WHAT TO WORK ON:
The listing below should be written out exactly; please include all of it.

········

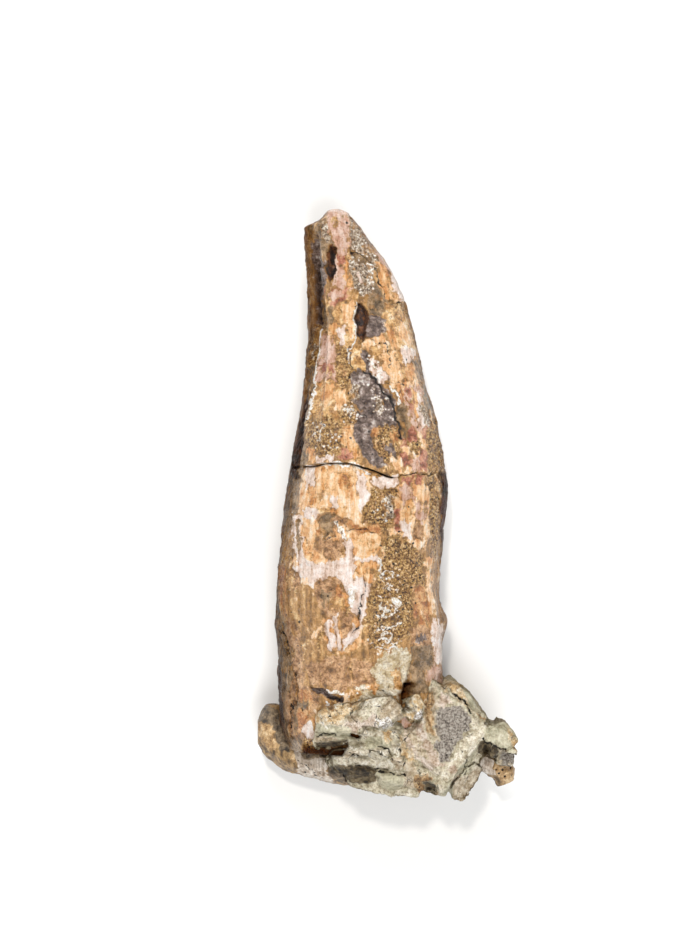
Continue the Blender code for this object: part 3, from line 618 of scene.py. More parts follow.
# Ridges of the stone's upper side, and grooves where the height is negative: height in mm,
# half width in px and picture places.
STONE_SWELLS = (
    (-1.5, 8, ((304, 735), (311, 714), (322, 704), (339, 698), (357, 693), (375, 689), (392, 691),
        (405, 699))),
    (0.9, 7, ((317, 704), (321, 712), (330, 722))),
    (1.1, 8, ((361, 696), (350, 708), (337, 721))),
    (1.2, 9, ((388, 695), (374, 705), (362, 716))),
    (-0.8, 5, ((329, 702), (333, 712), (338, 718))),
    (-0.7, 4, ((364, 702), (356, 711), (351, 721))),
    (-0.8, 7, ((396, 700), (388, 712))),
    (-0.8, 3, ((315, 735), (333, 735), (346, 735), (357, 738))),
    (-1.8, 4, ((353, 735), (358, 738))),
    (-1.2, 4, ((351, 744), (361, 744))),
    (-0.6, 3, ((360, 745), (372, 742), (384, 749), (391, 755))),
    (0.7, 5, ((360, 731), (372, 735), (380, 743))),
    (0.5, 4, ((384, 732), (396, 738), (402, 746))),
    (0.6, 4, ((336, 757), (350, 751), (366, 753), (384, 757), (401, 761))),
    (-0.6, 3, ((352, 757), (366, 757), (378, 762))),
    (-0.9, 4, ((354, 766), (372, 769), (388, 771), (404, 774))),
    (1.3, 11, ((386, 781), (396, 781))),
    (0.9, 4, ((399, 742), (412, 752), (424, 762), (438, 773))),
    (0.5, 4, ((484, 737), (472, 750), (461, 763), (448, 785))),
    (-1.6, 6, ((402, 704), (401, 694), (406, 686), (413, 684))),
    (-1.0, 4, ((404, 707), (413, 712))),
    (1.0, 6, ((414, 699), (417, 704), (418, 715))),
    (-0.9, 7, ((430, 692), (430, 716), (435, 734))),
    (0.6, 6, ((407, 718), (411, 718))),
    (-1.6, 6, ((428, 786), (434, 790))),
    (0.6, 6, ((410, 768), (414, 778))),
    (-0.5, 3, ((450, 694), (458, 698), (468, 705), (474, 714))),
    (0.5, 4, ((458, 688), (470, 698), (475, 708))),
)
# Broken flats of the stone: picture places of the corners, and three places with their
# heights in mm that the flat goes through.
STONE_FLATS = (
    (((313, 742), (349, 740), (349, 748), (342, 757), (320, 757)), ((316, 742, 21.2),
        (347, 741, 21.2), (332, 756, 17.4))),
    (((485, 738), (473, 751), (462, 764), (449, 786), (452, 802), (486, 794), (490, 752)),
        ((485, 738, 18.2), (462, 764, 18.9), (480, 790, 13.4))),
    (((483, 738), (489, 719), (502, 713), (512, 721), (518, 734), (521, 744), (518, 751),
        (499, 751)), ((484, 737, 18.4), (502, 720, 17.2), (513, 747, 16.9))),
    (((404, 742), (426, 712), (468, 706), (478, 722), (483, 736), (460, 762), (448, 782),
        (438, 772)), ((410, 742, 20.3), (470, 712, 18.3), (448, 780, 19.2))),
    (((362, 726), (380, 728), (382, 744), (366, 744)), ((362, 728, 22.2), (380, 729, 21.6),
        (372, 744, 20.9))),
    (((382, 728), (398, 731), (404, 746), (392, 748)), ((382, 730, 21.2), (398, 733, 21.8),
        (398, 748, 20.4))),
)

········

RESPONSE:
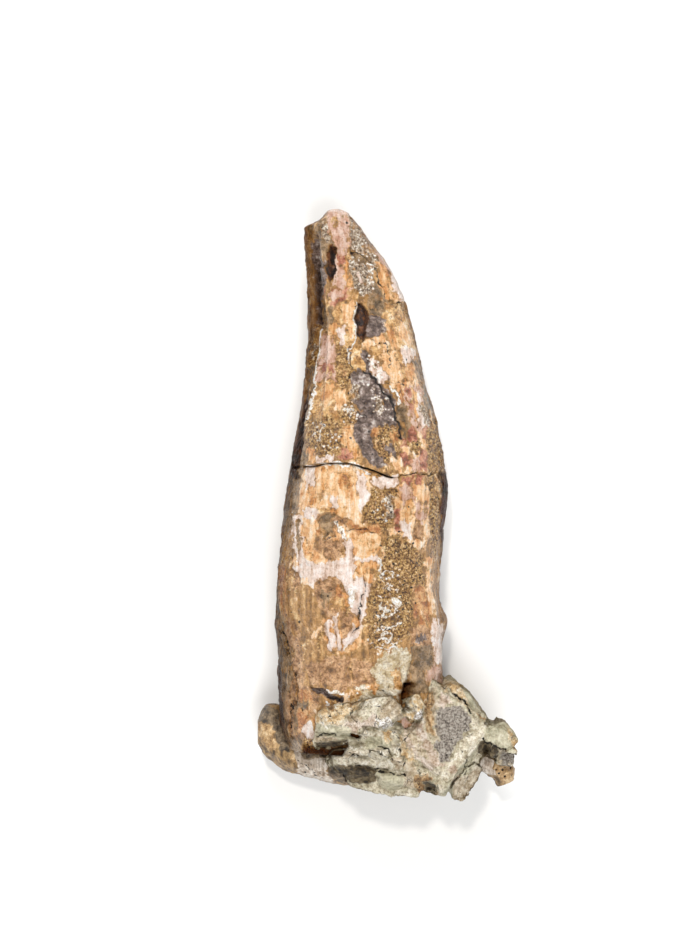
Continue the Blender code for this object: part 3, from line 618 of scene.py. More parts follow.
# Ridges of the stone's upper side, and grooves where the height is negative: height in mm,
# half width in px and picture places.
STONE_SWELLS = (
    (-1.5, 8, ((304, 735), (311, 714), (322, 704), (339, 698), (357, 693), (375, 689), (392, 691),
        (405, 699))),
    (0.9, 7, ((317, 704), (321, 712), (330, 722))),
    (1.1, 8, ((361, 696), (350, 708), (337, 721))),
    (1.2, 9, ((388, 695), (374, 705), (362, 716))),
    (-0.8, 5, ((329, 702), (333, 712), (338, 718))),
    (-0.7, 4, ((364, 702), (356, 711), (351, 721))),
    (-0.8, 7, ((396, 700), (388, 712))),
    (-0.8, 3, ((315, 735), (333, 735), (346, 735), (357, 738))),
    (-1.8, 4, ((353, 735), (358, 738))),
    (-1.2, 4, ((351, 744), (361, 744))),
    (-0.6, 3, ((360, 745), (372, 742), (384, 749), (391, 755))),
    (0.7, 5, ((360, 731), (372, 735), (380, 743))),
    (0.5, 4, ((384, 732), (396, 738), (402, 746))),
    (0.6, 4, ((336, 757), (350, 751), (366, 753), (384, 757), (401, 761))),
    (-0.6, 3, ((352, 757), (366, 757), (378, 762))),
    (-0.9, 4, ((354, 766), (372, 769), (388, 771), (404, 774))),
    (1.3, 11, ((386, 781), (396, 781))),
    (0.9, 4, ((399, 742), (412, 752), (424, 762), (438, 773))),
    (0.5, 4, ((484, 737), (472, 750), (461, 763), (448, 785))),
    (-1.6, 6, ((402, 704), (401, 694), (406, 686), (413, 684))),
    (-1.0, 4, ((404, 707), (413, 712))),
    (1.0, 6, ((414, 699), (417, 704), (418, 715))),
    (-0.9, 7, ((430, 692), (430, 716), (435, 734))),
    (0.6, 6, ((407, 718), (411, 718))),
    (-1.6, 6, ((428, 786), (434, 790))),
    (0.6, 6, ((410, 768), (414, 778))),
    (-0.5, 3, ((450, 694), (458, 698), (468, 705), (474, 714))),
    (0.5, 4, ((458, 688), (470, 698), (475, 708))),
)
# Broken flats of the stone: picture places of the corners, and three places with their
# heights in mm that the flat goes through.
STONE_FLATS = (
    (((313, 742), (349, 740), (349, 748), (342, 757), (320, 757)), ((316, 742, 21.2),
        (347, 741, 21.2), (332, 756, 17.4))),
    (((485, 738), (473, 751), (462, 764), (449, 786), (452, 802), (486, 794), (490, 752)),
        ((485, 738, 18.2), (462, 764, 18.9), (480, 790, 13.4))),
    (((483, 738), (489, 719), (502, 713), (512, 721), (518, 734), (521, 744), (518, 751),
        (499, 751)), ((484, 737, 18.4), (502, 720, 17.2), (513, 747, 16.9))),
    (((404, 742), (426, 712), (468, 706), (478, 722), (483, 736), (460, 762), (448, 782),
        (438, 772)), ((410, 742, 20.3), (470, 712, 18.3), (448, 780, 19.2))),
    (((362, 726), (380, 728), (382, 744), (366, 744)), ((362, 728, 22.2), (380, 729, 21.6),
        (372, 744, 20.9))),
    (((382, 728), (398, 731), (404, 746), (392, 748)), ((382, 730, 21.2), (398, 733, 21.8),
        (398, 748, 20.4))),
)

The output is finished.